在推廣親子共讀的路上,我常引用日本兒童文學之父—松居直先生的話:「我發現,透過這些書,我已經在他們小時侯,把一個當父親的想對孩子說的話說完了。」相同的,和孩子在生活中有更多的共同參與,父母不但能夠在過程中把自己對世界的價值觀和做事的方式自然的傳遞給孩子,親子關係也能因休戚與共而更緊密,彼此的心靈依附也更加深切。有趣的是,在這樣的關係中成長的阿傑和哥哥,雖然難免抱怨,但當家中生意面臨困境時,反而能以他們對新世界的好奇心,為家裡注入嶄新的想法,帶領父母邁向未來。即將上高中的哥哥更下定決心就讀餐飲學校,以做為改善家中生意的準備。

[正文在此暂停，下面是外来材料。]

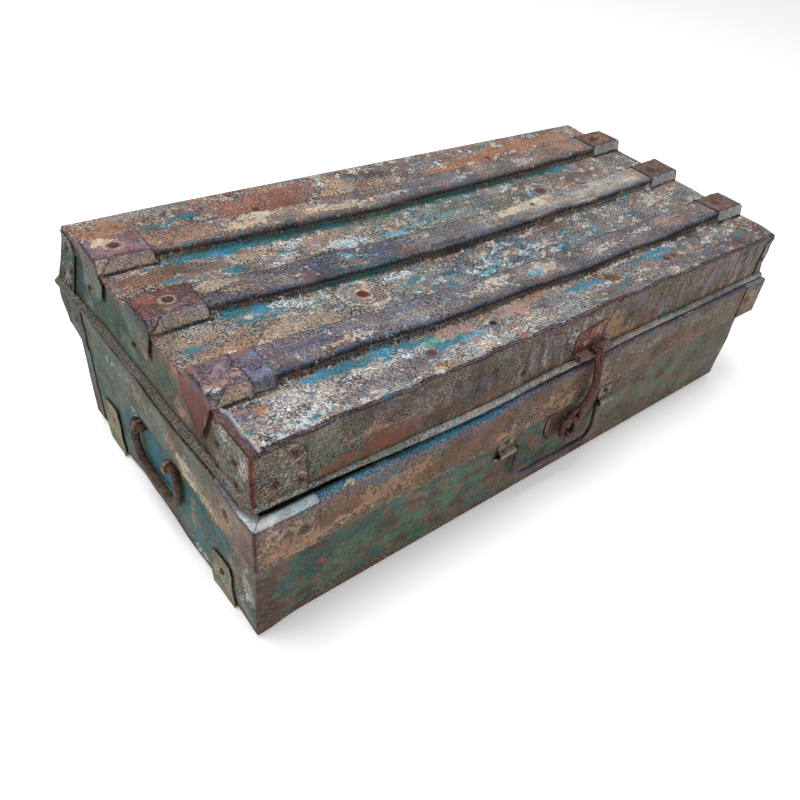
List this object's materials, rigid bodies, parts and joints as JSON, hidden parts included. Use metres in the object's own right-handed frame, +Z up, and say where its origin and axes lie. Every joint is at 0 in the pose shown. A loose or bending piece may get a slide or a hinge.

這不正是許多臺灣小鎮家庭的真實寫照嗎?
李光福老師的作品常常帶領讀者到臺灣各個不起眼,甚至是陰暗的小角落,逼得讀者不得不停下腳步正視身邊許許多多不完美,却絕對真實的小人物,並從中得到啟發與思考。《暑假最難忘的事—呼請神明來幫忙》中,阿傑雖然度過一個未曾遠遊的平凡暑假,然而透過一年一度的小鎮慶典活動,帶出了許多人與事,也帶出了傳統與現代的對比。這其中不僅關乎產業的新舊起落,更包含了文化、教養、價值與幽微人性等問題的深刻體察。阿傑的內心在這個過程中起了變化,讓閱讀本書的孩子也跟著阿傑的腳步在純樸的小鎮一起行過成長之旅。